Moderate deviations of many-server queues in the Halfin-Whitt regime and weak convergence methods
Anatolii Puhalskii
TL;DR
The paper develops logarithmic (moderate) deviation asymptotics for the number-in-system process $Q_n(t)$ in many-server queues under the Halfin–Whitt regime with general interarrival and service times. It proves a Large Deviation Principle with rate $b_n^2$ for the scaled process $X_n(t)=\frac{\sqrt{n}}{b_n}(\frac{Q_n(t)}{n}-1)$, and expresses the deviation function via a Fredholm equation of the second kind, using an idempotent-process weak-convergence framework and exponential tightness.

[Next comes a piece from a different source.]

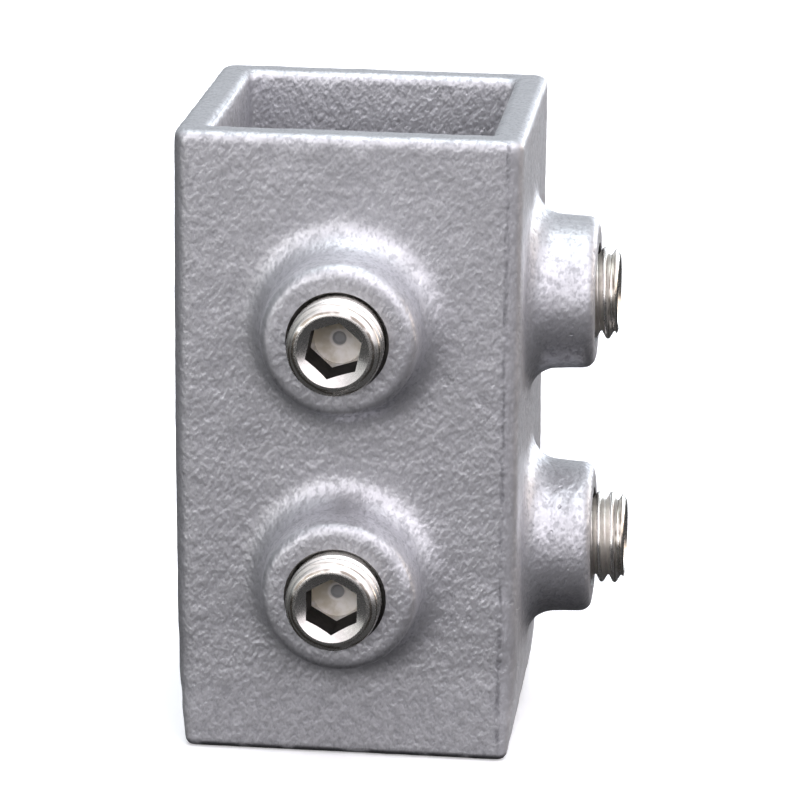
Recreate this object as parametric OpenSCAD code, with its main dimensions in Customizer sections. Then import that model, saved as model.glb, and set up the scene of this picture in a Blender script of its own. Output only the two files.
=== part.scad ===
// Inline clamp coupling for square tube: a cast sleeve, open at both ends, with two
// screw bosses on the front face and two on the side face. Each boss carries a
// hexagon-socket set screw that clamps the tube inside.
// +Z runs along the tube. The origin is on the tube's axis, in the plane of the lower end.
// The front bosses point along -Y and the side bosses along +X.

/* [Tube and socket] */
// Width across the flats of the square tube that is joined
tube_w = 40; // [36:0.5:50]
// Clearance between the tube and each wall of the socket
tube_gap = 0.75; // [0.4:0.05:1]
// Chamfer round both mouths of the socket
mouth_chamfer = 0.8; // [0.2:0.1:1.2]

/* [Sleeve] */
// Thickness of the sleeve's wall
wall = 5; // [4:0.5:7]
// Length of the sleeve along the tube
sleeve_l = 96; // [84:1:140]
// Radius of the four upright outer corners
corner_r = 2.4; // [2:0.1:3.5]
// Rounding of the outer edge at the upper end
rim_r = 1.2; // [0.5:0.1:1.8]
// Length of the slight lead at the lower end
lead_l = 12; // [8:0.5:14]
// How far each outer face leans in over the lead
lead_in = 1.2; // [0.5:0.1:1.5]

/* [Bosses] */
// Distance between the axes of the two bosses on one face
boss_spacing = 39; // [34:1:50]
// Height of a boss above its face
boss_h = 10; // [8:0.5:14]
// Diameter of a boss above its foot
boss_d = 23.6; // [21:0.2:26]
// Draft angle of a boss's side
boss_draft = 2; // [0:0.5:4]
// Radius of the hollow fillet at a boss's foot
foot_r = 4.2; // [2:0.1:4.5]
// Rounding of a boss's outer edge
boss_rim_r = 1.8; // [0.8:0.1:2]
// Diameter of the countersink at the mouth of a screw hole
countersink_d = 15.5; // [15:0.1:17]
// Depth of that countersink
countersink_depth = 1.2; // [0.5:0.1:2]

/* [Set screws] */
// Diameter over the thread
thread_d = 14; // [12:0.5:14.5]
// Distance from one thread crest to the next
thread_pitch = 2; // [1.5:0.25:2.5]
// Radial clearance of the thread in its hole
thread_gap = 0.05; // [0.02:0.01:0.1]
// Length of a set screw
screw_l = 16; // [15:1:20]
// Width across the flats of the hexagon socket
hex_af = 7.5; // [6:0.5:8]
// Depth of the hexagon socket
hex_depth = 7.2; // [5:0.2:8]
// Width of the ledge that the pilot drilling leaves inside the hexagon's flats
pilot_ledge = 0.1; // [0.05:0.05:0.3]
// Depth of the pilot drilling beyond the hexagon, down to its cone
pilot_depth = 0.4; // [0.2:0.1:2]
// Diameter of the dished face round the hexagon
dish_d = 10.6; // [9.8:0.1:11.2]
// Radius of the round shoulder between the dished face and the thread
shoulder_r = 1.7; // [0.8:0.1:1.8]
// Diameter of the cup at the clamping end
cup_d = 8; // [6:0.5:9]
// Depth of that cup
cup_depth = 1.6; // [1:0.1:2]
// Length of the bevel at the clamping end
tip_bevel = 1.6; // [1:0.1:2]

/* [Screw settings] */
// How far the upper front screw stands out of its boss
front_upper_stand = 5.2; // [2:0.1:6]
// How far the lower front screw stands out of its boss
front_lower_stand = 4.8; // [2:0.1:6]
// How far the upper side screw stands out of its boss
side_upper_stand = 3.3; // [2:0.1:6]
// How far the lower side screw stands out of its boss
side_lower_stand = 5.3; // [2:0.1:6]
// Turn of the upper front screw's hexagon about its axis
front_upper_turn = 18; // [0:1:60]
// Turn of the lower front screw's hexagon about its axis
front_lower_turn = 30; // [0:1:60]
// Turn of the upper side screw's hexagon about its axis
side_upper_turn = 54; // [0:1:60]
// Turn of the lower side screw's hexagon about its axis
side_lower_turn = 35; // [0:1:60]

/* [Hidden] */
$fn = 96;
// Extra length by which a cut passes beyond the solid that it cuts
over = 1;
socket_w = tube_w + 2 * tube_gap;
sleeve_w = socket_w + 2 * wall;
// Distance of an upright corner's centre from the sleeve's middle planes
corner_c = sleeve_w / 2 - corner_r;
// The lower edge is one round that touches both the leaning faces and the end plane
lead_angle = atan(lead_in / lead_l);
end_r = (corner_r - lead_in) * cos(lead_angle) / (1 - sin(lead_angle));
// Height and half width at which the lower round runs into the leaning faces
lead_z = end_r * (1 - sin(lead_angle));
lead_half = corner_c + end_r * cos(lead_angle);
upper_z = (sleeve_l + boss_spacing) / 2;
lower_z = (sleeve_l - boss_spacing) / 2;
hole_d = thread_d + 2 * thread_gap;
// A boss's body is carried on into the wall by this much
boss_root = wall / 2;
// Turns about Z that bring the front face's layout to each face that has bosses
front = 0;
side = 90;
boss_places = [for (turn = [front, side], z = [upper_z, lower_z]) [turn, z]];
// A thread with a sixty degree groove
groove_half = thread_pitch * 7 / 16;
root_half = thread_pitch / 8;
groove_depth = (groove_half - root_half) / tan(30);
// Included angle of the pilot drill's cone is 120 degrees
pilot_d = hex_af - 2 * pilot_ledge;
cone_depth = pilot_d / 2 * tan(30);

// Places its children on the face at the given turn, with +Z pointing out of the face.
module on_face(turn, z) {
    rotate([0, 0, turn])
        translate([0, -sleeve_w / 2, z])
            rotate([90, 0, 0])
                children();
}

// Square with side w, rounded at its corners by radius r.
module rounded_square(w, r) {
    square([w, w - 2 * r], center = true);
    square([w - 2 * r, w], center = true);
    for (x = [-1, 1], y = [-1, 1])
        translate([x, y] * (w / 2 - r)) circle(r);
}

// Four level rods of radius r at height z, with their ends at the corner centres.
module edge_rods(c, z, r) {
    for (turn = [0 : 90 : 270])
        rotate([0, 0, turn])
            translate([-corner_c, c, z])
                rotate([0, 90, 0])
                    cylinder(h = 2 * corner_c, r = r);
}

// Repeats its children at the four upright corners.
module at_corners() {
    for (x = [-1, 1], y = [-1, 1])
        translate([x * corner_c, y * corner_c, 0]) children();
}

// The straight part of the sleeve, with its rounded upper edge.
module upper_block() {
    translate([0, 0, lead_l])
        linear_extrude(height = sleeve_l - rim_r - lead_l)
            rounded_square(sleeve_w, corner_r);
    translate([0, 0, lead_l])
        linear_extrude(height = sleeve_l - lead_l)
            rounded_square(sleeve_w - 2 * rim_r, corner_r - rim_r);
    edge_rods(sleeve_w / 2 - rim_r, sleeve_l - rim_r, rim_r);
    at_corners()
        translate([0, 0, sleeve_l - rim_r])
            rotate_extrude() translate([corner_r - rim_r, 0]) circle(rim_r);
}

// The lower end, whose faces lean in: flat sides, cones at the corners and a round edge.
module lower_block() {
    for (turn = [0, 90])
        rotate([90, 0, turn])
            linear_extrude(height = 2 * corner_c, center = true)
                polygon([
                    [-lead_half, lead_z], [-corner_c, 0], [corner_c, 0], [lead_half, lead_z],
                    [sleeve_w / 2, lead_l], [-sleeve_w / 2, lead_l]
                ]);
    at_corners() {
        translate([0, 0, lead_z])
            cylinder(h = lead_l - lead_z, r1 = lead_half - corner_c, r2 = corner_r);
        translate([0, 0, end_r]) sphere(end_r);
    }
    edge_rods(corner_c, end_r, end_r);
}

// Half section of a boss, from its root in the wall to its rounded outer edge.
module boss_section() {
    foot_reach = boss_d / 2 + foot_r;
    rim_y = boss_h - boss_rim_r;
    lean = (boss_h - foot_r) * tan(boss_draft);
    face_rad = boss_d / 2 - lean;
    translate([0, -boss_root]) square([foot_reach, boss_root]);
    difference() {
        square([foot_reach, foot_r]);
        translate([foot_reach, foot_r]) circle(foot_r);
    }
    polygon([[0, 0], [boss_d / 2, foot_r], [face_rad, rim_y], [0, rim_y]]);
    square([face_rad - boss_rim_r, boss_h]);
    translate([face_rad - boss_rim_r, rim_y]) intersection() {
        circle(boss_rim_r);
        square(boss_rim_r);
    }
}

// A tapped hole through a boss and the wall behind it.
module screw_hole() {
    translate([0, 0, -wall - over])
        cylinder(h = wall + boss_h + 2 * over, d = hole_d);
    widening = (countersink_d - hole_d) / 2;
    translate([0, 0, boss_h - countersink_depth])
        rotate_extrude()
            polygon([
                [0, 0], [hole_d / 2, 0], [countersink_d / 2, countersink_depth],
                [countersink_d / 2 + widening, 2 * countersink_depth], [0, 2 * countersink_depth]
            ]);
}

// The square way through for the tube, wider at both mouths.
module socket() {
    translate([0, 0, sleeve_l / 2])
        cube([socket_w, socket_w, sleeve_l + 2 * over], center = true);
    mouth(0, 1);
    mouth(sleeve_l, -1);
}

// Chamfer of the mouth at height z; way is 1 if the socket lies above it and -1 if below.
module mouth(z, way) {
    near = socket_w / 2 + mouth_chamfer;
    intersection_for (turn = [0, 90])
        translate([0, 0, z])
            rotate([90, 0, turn])
                linear_extrude(height = 2 * sleeve_w, center = true)
                    polygon([
                        [-near - over, -over * way], [near + over, -over * way],
                        [socket_w / 2 - over, (mouth_chamfer + over) * way],
                        [over - socket_w / 2, (mouth_chamfer + over) * way]
                    ]);
}

module cast_sleeve() {
    color("lightslategray")
        difference() {
            union() {
                upper_block();
                lower_block();
                for (place = boss_places)
                    on_face(place[0], place[1]) rotate_extrude() boss_section();
            }
            socket();
            for (place = boss_places)
                on_face(place[0], place[1]) screw_hole();
        }
}

// Half section of a set screw. Its outer end is at height 0 and its clamping end below.
module screw_section() {
    major = thread_d / 2;
    shoulder = min(shoulder_r, major - dish_d / 2);
    difference() {
        union() {
            translate([0, -screw_l + tip_bevel]) square([major, screw_l - tip_bevel - shoulder]);
            translate([0, -shoulder]) square([major - shoulder, shoulder]);
            translate([major - shoulder, -shoulder]) circle(shoulder);
            polygon([
                [0, -screw_l], [major - tip_bevel, -screw_l],
                [major, tip_bevel - screw_l], [0, tip_bevel - screw_l]
            ]);
        }
        thread_grooves(major);
        dish_drop = dish_d / 2 * tan(30);
        polygon([[0, -dish_drop], [dish_d / 2 + over, over * tan(30)], [0, over * tan(30)]]);
        polygon([
            [0, -screw_l + cup_depth], [cup_d / 2 + over, -screw_l - over * cup_depth / (cup_d / 2)],
            [0, -screw_l - over]
        ]);
    }
}

// Ring grooves that stand for the turns of the thread, one pitch apart.
module thread_grooves(major) {
    count = floor((screw_l - tip_bevel / 2) / thread_pitch);
    for (i = [1 : count])
        translate([major, -i * thread_pitch + thread_pitch / 4])
            polygon([
                [over, -groove_half - over * tan(30)], [over, groove_half + over * tan(30)],
                [-groove_depth, root_half], [-groove_depth, -root_half]
            ]);
}

// Hexagon socket with its pilot drilling and cone, down from height 0.
module hex_socket(turn) {
    translate([0, 0, -hex_depth])
        rotate([0, 0, turn])
            cylinder(h = hex_depth + over, d = hex_af / cos(30), $fn = 6);
    translate([0, 0, -hex_depth - pilot_depth])
        rotate_extrude()
            polygon([
                [0, -cone_depth], [pilot_d / 2, 0], [pilot_d / 2, pilot_depth + over],
                [0, pilot_depth + over]
            ]);
}

// A set screw in a boss, standing out of it by stand.
module set_screw(face_turn, z, stand, turn) {
    color("silver")
        on_face(face_turn, z)
            translate([0, 0, boss_h + stand])
                difference() {
                    rotate_extrude() screw_section();
                    hex_socket(turn);
                }
}

module front_upper_set_screw() {
    set_screw(front, upper_z, front_upper_stand, front_upper_turn);
}

module front_lower_set_screw() {
    set_screw(front, lower_z, front_lower_stand, front_lower_turn);
}

module side_upper_set_screw() {
    set_screw(side, upper_z, side_upper_stand, side_upper_turn);
}

module side_lower_set_screw() {
    set_screw(side, lower_z, side_lower_stand, side_lower_turn);
}

cast_sleeve();
front_upper_set_screw();
front_lower_set_screw();
side_upper_set_screw();
side_lower_set_screw();
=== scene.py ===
"""Dresses a square tube clamp coupling: a galvanised cast sleeve and its four set screws.

Lengths are in metres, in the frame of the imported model: +Z runs along the tube, the front
bosses point along -Y and the side bosses along +X. A screw and the hole that it runs in are
modelled on a bench frame of their own, with the screw's axis along +Z and its outer end at
height 0, and are then placed on the sleeve. A Span says where a mark or a share starts and
where it is full.
"""

from __future__ import annotations

import logging
import math
from dataclasses import dataclass, field
from enum import Enum
from typing import Callable, Sequence

import bpy
from mathutils import Matrix, Vector


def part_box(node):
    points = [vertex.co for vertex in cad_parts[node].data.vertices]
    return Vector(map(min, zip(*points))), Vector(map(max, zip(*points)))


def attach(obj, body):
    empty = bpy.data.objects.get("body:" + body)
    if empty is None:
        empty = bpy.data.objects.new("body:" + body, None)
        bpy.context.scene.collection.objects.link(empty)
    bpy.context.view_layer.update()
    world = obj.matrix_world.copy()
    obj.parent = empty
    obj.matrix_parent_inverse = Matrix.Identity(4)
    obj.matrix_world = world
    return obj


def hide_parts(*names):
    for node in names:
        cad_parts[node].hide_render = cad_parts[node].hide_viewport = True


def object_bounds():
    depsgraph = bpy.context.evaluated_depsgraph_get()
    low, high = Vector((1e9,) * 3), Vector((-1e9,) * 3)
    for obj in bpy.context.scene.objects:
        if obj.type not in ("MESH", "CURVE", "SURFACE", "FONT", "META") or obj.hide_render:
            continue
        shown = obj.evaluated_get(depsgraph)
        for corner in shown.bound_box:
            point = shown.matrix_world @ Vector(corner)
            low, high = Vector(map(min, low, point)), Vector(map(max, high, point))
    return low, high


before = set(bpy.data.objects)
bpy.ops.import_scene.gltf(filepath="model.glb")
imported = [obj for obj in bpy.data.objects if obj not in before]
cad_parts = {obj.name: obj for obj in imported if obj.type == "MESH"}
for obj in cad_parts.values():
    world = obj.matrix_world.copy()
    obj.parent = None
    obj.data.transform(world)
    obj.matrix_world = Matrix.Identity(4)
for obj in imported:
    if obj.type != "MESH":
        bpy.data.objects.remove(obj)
CAD_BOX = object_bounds()

LOG = logging.getLogger("coupling")
MM = 0.001
WELD = 0.001 * MM
ROUND_STEPS = 96
UP = "Z"

SLEEVE_NODE = "cast_sleeve"
SLEEVE_HALF = -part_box(SLEEVE_NODE)[0].x
WALL = 5.0 * MM

Span = tuple[float, float]
Triple = tuple[float, float, float]
Colour = tuple[float, float, float, float]
Outline = list[Span]
Piece = bpy.types.Object
Socket = bpy.types.NodeSocket


class Face(Enum):
    """A face of the sleeve that carries bosses, by its turn about Z from the front face."""

    FRONT = 0.0
    SIDE = math.pi / 2

    def turn(self) -> Matrix:
        """Turns bench space so that its +Z points out of this face and its +Y points up."""
        return Matrix.Rotation(self.value, 4, UP) @ Matrix.Rotation(math.pi / 2, 4, "X")


def bearing(azimuth: float, elevation: float) -> Vector:
    """The unit vector to a bearing in degrees. Azimuth 0 is in front and 90 to the right."""
    turn, rise = math.radians(azimuth), math.radians(elevation)
    return Vector((math.sin(turn) * math.cos(rise), -math.cos(turn) * math.cos(rise),
                   math.sin(rise)))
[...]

The trajectory-level results include a variational rate function $I^Q(q)$ and a limit idempotent process $X$ driven by Brownian-bridge and Kiefer idempotent components, with explicit integral equations; special cases with renewal arrivals yield a Wiener-idempotent limit. The work provides a practical route to compute moderate-deviation exponents and demonstrates the utility of weak-convergence methods for LDP proofs in complex queueing systems. The findings advance understanding of probability tails for performance metrics in many-server queues, with potential applications to staffing and reliability analyses.
Abstract
This paper obtains logarithmic asymptotics of moderate deviations of the stochastic process of the number of customers in a many--server queue with generally distributed interarrival and service times in the Halfin--Whitt heavy traffic regime. The deviation function is expressed in terms of the solution to a Fredholm equation of the second kind. The proof uses characterisation of large deviation relatively compact sequences of probability measures as exponentially tight ones.